-- Start of TASK MATERIAL --

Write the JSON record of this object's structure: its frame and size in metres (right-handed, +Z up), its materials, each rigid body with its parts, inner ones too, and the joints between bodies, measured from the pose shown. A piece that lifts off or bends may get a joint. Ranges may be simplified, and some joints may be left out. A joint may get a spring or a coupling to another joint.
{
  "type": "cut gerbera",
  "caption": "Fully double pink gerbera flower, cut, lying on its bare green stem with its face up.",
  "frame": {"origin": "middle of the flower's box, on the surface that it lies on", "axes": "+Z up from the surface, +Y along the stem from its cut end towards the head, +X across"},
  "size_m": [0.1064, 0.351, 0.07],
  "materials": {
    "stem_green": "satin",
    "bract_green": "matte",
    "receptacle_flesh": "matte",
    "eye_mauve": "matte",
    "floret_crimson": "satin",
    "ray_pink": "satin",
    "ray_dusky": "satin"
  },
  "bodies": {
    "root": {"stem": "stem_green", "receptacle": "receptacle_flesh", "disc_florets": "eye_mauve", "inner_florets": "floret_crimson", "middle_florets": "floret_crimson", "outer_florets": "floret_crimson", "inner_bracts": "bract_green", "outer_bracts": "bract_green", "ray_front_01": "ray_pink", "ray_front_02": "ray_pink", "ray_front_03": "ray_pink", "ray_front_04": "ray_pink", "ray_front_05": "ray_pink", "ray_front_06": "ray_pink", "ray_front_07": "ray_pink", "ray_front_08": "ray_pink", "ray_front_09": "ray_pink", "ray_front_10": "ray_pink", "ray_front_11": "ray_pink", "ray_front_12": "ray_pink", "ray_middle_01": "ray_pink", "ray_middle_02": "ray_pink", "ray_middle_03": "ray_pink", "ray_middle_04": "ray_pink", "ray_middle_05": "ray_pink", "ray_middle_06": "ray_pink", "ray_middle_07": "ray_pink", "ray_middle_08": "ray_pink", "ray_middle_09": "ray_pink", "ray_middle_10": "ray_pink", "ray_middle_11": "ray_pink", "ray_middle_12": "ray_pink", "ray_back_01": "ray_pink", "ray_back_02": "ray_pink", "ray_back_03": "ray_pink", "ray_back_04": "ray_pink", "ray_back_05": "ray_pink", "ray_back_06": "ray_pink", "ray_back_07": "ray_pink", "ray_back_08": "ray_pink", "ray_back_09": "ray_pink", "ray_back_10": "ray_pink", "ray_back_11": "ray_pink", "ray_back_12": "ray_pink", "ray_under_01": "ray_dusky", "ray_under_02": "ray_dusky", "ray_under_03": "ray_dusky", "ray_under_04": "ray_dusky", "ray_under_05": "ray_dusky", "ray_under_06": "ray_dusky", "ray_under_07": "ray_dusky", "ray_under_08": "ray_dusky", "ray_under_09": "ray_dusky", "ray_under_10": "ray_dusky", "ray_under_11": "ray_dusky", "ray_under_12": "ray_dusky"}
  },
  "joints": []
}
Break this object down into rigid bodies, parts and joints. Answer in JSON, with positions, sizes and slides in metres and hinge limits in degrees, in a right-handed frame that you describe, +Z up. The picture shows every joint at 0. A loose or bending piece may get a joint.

-- End of TASK MATERIAL --

> **YOUR TASK**
Transcribe the entire listing above precisely.

> **RESPONSE**
Write the JSON record of this object's structure: its frame and size in metres (right-handed, +Z up), its materials, each rigid body with its parts, inner ones too, and the joints between bodies, measured from the pose shown. A piece that lifts off or bends may get a joint. Ranges may be simplified, and some joints may be left out. A joint may get a spring or a coupling to another joint.
{
  "type": "cut gerbera",
  "caption": "Fully double pink gerbera flower, cut, lying on its bare green stem with its face up.",
  "frame": {"origin": "middle of the flower's box, on the surface that it lies on", "axes": "+Z up from the surface, +Y along the stem from its cut end towards the head, +X across"},
  "size_m": [0.1064, 0.351, 0.07],
  "materials": {
    "stem_green": "satin",
    "bract_green": "matte",
    "receptacle_flesh": "matte",
    "eye_mauve": "matte",
    "floret_crimson": "satin",
    "ray_pink": "satin",
    "ray_dusky": "satin"
  },
  "bodies": {
    "root": {"stem": "stem_green", "receptacle": "receptacle_flesh", "disc_florets": "eye_mauve", "inner_florets": "floret_crimson", "middle_florets": "floret_crimson", "outer_florets": "floret_crimson", "inner_bracts": "bract_green", "outer_bracts": "bract_green", "ray_front_01": "ray_pink", "ray_front_02": "ray_pink", "ray_front_03": "ray_pink", "ray_front_04": "ray_pink", "ray_front_05": "ray_pink", "ray_front_06": "ray_pink", "ray_front_07": "ray_pink", "ray_front_08": "ray_pink", "ray_front_09": "ray_pink", "ray_front_10": "ray_pink", "ray_front_11": "ray_pink", "ray_front_12": "ray_pink", "ray_middle_01": "ray_pink", "ray_middle_02": "ray_pink", "ray_middle_03": "ray_pink", "ray_middle_04": "ray_pink", "ray_middle_05": "ray_pink", "ray_middle_06": "ray_pink", "ray_middle_07": "ray_pink", "ray_middle_08": "ray_pink", "ray_middle_09": "ray_pink", "ray_middle_10": "ray_pink", "ray_middle_11": "ray_pink", "ray_middle_12": "ray_pink", "ray_back_01": "ray_pink", "ray_back_02": "ray_pink", "ray_back_03": "ray_pink", "ray_back_04": "ray_pink", "ray_back_05": "ray_pink", "ray_back_06": "ray_pink", "ray_back_07": "ray_pink", "ray_back_08": "ray_pink", "ray_back_09": "ray_pink", "ray_back_10": "ray_pink", "ray_back_11": "ray_pink", "ray_back_12": "ray_pink", "ray_under_01": "ray_dusky", "ray_under_02": "ray_dusky", "ray_under_03": "ray_dusky", "ray_under_04": "ray_dusky", "ray_under_05": "ray_dusky", "ray_under_06": "ray_dusky", "ray_under_07": "ray_dusky", "ray_under_08": "ray_dusky", "ray_under_09": "ray_dusky", "ray_under_10": "ray_dusky", "ray_under_11": "ray_dusky", "ray_under_12": "ray_dusky"}
  },
  "joints": []
}
Break this object down into rigid bodies, parts and joints. Answer in JSON, with positions, sizes and slides in metres and hinge limits in degrees, in a right-handed frame that you describe, +Z up. The picture shows every joint at 0. A loose or bending piece may get a joint.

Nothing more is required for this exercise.